I think it is vital that in research like mine, focusing on music and identity, audio and visual elements should not be minimalized and only mentioned in the form of written text, but be acknowledged within academic work.

Second, and most importantly, I started talking to LGBTQ people about music and their lives. In most interviews, music and memorabilia naturally provide a guide for the life stories. Most narrators appreciate receiving their playlists and see their archive online – in that way, the queer archives are a token of gratitude for sharing their stories with me.

You mention that the article is part of your dissertation project. Can you give a sense of how the dissertation project will take up or move beyond the ideas you talk about in the article?
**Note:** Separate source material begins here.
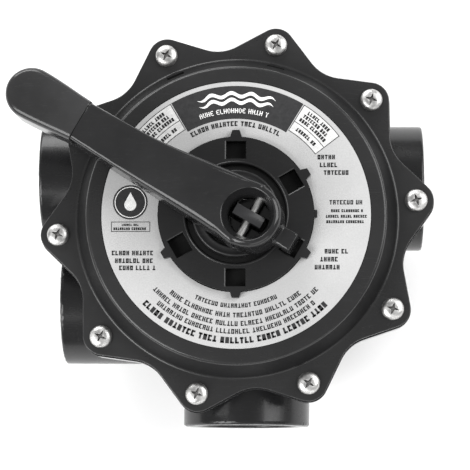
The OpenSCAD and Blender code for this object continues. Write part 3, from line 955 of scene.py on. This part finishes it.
def cover_shell():
    """Lobed flange, sloped shoulder with two slots, and the label's recess, hollow underneath."""
    low, high, top = JOINT_Z, COVER_FLANGE_Z, COVER_TOP_Z
    rings = [round_ring(COVER_IN_R + 3.0, low - 4), round_ring(COVER_IN_R + 3.0, low)]
    rings += lobed_edge(0.0, low, 0.2, False) + [lobed_ring(0.0, low + 0.5), lobed_ring(0.0, high - 0.8)]
    rings += lobed_edge(0.0, high, 0.5, True)
    profile = bend((FOOT_R + 0.5, high), (FOOT_R - 0.9, high), (FOOT_R - 1.3, high + 1.2), 7)
    profile += bend((SHOULDER_R + 0.3, top - 1.3), (SHOULDER_R - 0.3, top), (SHOULDER_R - 1.7, top), 7)
    profile += bend((RECESS_R + 0.3, top), (RECESS_R, top), (RECESS_R, top - 0.3), 3)
    profile += [(RECESS_R, RECESS_Z), (LEDGE_R, RECESS_Z), (LEDGE_R, COVER_CEILING_Z)]
    profile += bend((COVER_IN_R - 3, COVER_CEILING_Z), (COVER_IN_R, COVER_CEILING_Z),
                    (COVER_IN_R, COVER_CEILING_Z - 3), 5)
    profile += [(COVER_IN_R, low - 4)]
    rings += [round_ring(r, z) for r, z in profile]
    obj = loft("cover_shell", rings, COVER_PLASTIC)
    slots = []
    for angle, r in SHOULDER_SLOTS:
        # The slot's cut walls and floor take the darker notch plastic: painted shade inside the slot.
        slot = prism("slot", rectangle(r - 1.0, r + 1.0, -4.7, 4.7), high + 3.4, top + 1, NOTCH_PAINTED_SHADE_PLASTIC)
        slots.append(spin(slot, math.radians(angle)))
    boolean(obj, slots)
    smooth(obj.data)
    paint(obj, SHOULDER_PLASTIC, lambda face, radius, z: radius > SHOULDER_R and high + 1.3 < z < top - 1.3
          and face.material_index == 0)
    polish_rim(obj)
    return fix(obj, "casing", "cover_plastic", "cover")


def dial_profile():
    """Half section of the dial, from the bore at the collar's foot outwards, up and back to the bore."""
    bore = STEM_R + 0.06
    edge = RECESS_Z - 0.5
    groove_in = WEAR_HIGH[0] + 0.1
    groove_z = MOAT_Z - MOAT_EXTRA_DEPTH
    profile = [(bore, COLLAR_LOW_Z), (COLLAR_R, COLLAR_LOW_Z), (COLLAR_R, SPRING_ROOM_Z),
               (SPRING_ROOM_R, SPRING_ROOM_Z), (SPRING_ROOM_R, COVER_CEILING_Z), (NECK_R, COVER_CEILING_Z),
               (NECK_R, edge), (DIAL_R, edge), (DIAL_R, DIAL_TOP_Z)]
    for a in (math.pi * k / 10 for k in range(11)):
        profile.append((MOAT_R + 1.0 + BEAD_W * math.cos(a), DIAL_TOP_Z + BEAD_H * math.sin(a)))
    return profile + [(MOAT_R, DIAL_TOP_Z - 0.3), (MOAT_R, groove_z), (groove_in, groove_z),
                      (groove_in, MOAT_Z), (bore, MOAT_Z)]


def pointers():
    """Six tapered pointers that lie on the label, and a shorter stub between two of them."""
    root, tip, low = DIAL_R - 1.5, DIAL_R + 3.5, LABEL_Z + 0.06
    wide, narrow = 3.5, 1.9
    outline = [(root, -wide), (tip, -narrow), (tip, narrow), (root, wide)]
    tabs = [spin(prism("tab", outline, low, DIAL_TOP_Z, DIAL_PLASTIC), angle) for angle in POSITIONS]
    stub = rectangle(root, DIAL_R + narrow, -narrow, narrow)
    return merged(tabs + [prism("tab", stub, low, DIAL_TOP_Z - 0.8, DIAL_PLASTIC)])


def notch_cutters():
    """Cutters for the notches' flared upper edges and for the notches themselves."""
    notches, flares = [], []
    half = NOTCH_W / 2
    wide, narrow = half + FLARE_W, half - FLARE_W
    box = rectangle(NOTCH_IN_R + 0.2, NOTCH_OUT_R - 0.2, -narrow - 0.05, narrow + 0.05)
    section = [(-wide, FLARE_H), (-narrow, -FLARE_H), (narrow, -FLARE_H), (wide, FLARE_H)]
    lying = Matrix(((0, 0, 1, 0), (1, 0, 0, 0), (0, 1, 0, 0), (0, 0, 0, 1)))
    for angle in POSITIONS:
        # The notch's cut walls and floor take the darker notch plastic: painted shade inside the notch.
        notch = prism("notch", box, DIAL_TOP_Z - NOTCH_DEPTH, DIAL_TOP_Z + 1, NOTCH_PAINTED_SHADE_PLASTIC)
        notches.append(spin(notch, angle))
        flare = prism("flare", section, NOTCH_IN_R, NOTCH_OUT_R, DIAL_PLASTIC)
        flare.data.transform(Matrix.Translation((0, 0, DIAL_TOP_Z * MM)) @ lying)
        flares.append(spin(flare, angle))
    return [merged(flares), merged(notches)]


def dial():
    """The raised dial with six notches, its moat and pointers, and the stem's collar underneath."""
    obj = lathe("cover_dial", dial_profile(), DIAL_PLASTIC, 180)
    boolean(obj, [pointers()], "UNION")
    boolean(obj, notch_cutters())
    round_edges(obj, 0.3)
    return fix(obj, "casing", "cover_plastic", "cover")


def wear_ring():
    """Hard ring in the moat, rounded on top, with a shallow track under the handle's heel."""
    low, high = WEAR_LOW[2], WEAR_HIGH[2]
    inner, outer = WEAR_IN_R, WEAR_HIGH[0]
    profile = [(inner, low), (outer, low)]
    profile += bend((outer, high - 1.2), (outer, high), (outer - 1.2, high), 6)
    profile += [(outer - 1.6, high - 0.12), (inner + 1.6, high - 0.12)]
    profile += bend((inner + 1.2, high), (inner, high), (inner, high - 1.2), 6)
    obj = lathe("dial_wear_ring", profile, WEAR_PLASTIC, 144)
    return fix(obj, "casing", "wear_plastic", "wear_ring")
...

In my article, I provide a general discussion of my methodology, focusing on the theoretical and ethical backgrounds and providing first insights into what putting the theory into practice looks like with several narrators. At the moment, I have collected 22 LGBTQ individuals’ stories, and am looking into a diverse range of topics related to music and identity. In my dissertation, each of these narrators gets introduced thoroughly, before I analyze these topics in different chapters, for example exploring sexual fluidity in women, what being a fan means for my narrators, and how music works in trans* individuals’ lives.

This thematic focus arose from the life histories, as there are clearly musicians, styles, experiences and feelings that are shared by several of the narrators. The thematic focus also enables me to structure what we learn from the life histories. For each topic, I focus on parts of the stories, and here the queer archives come in to provide an insight into their whole story.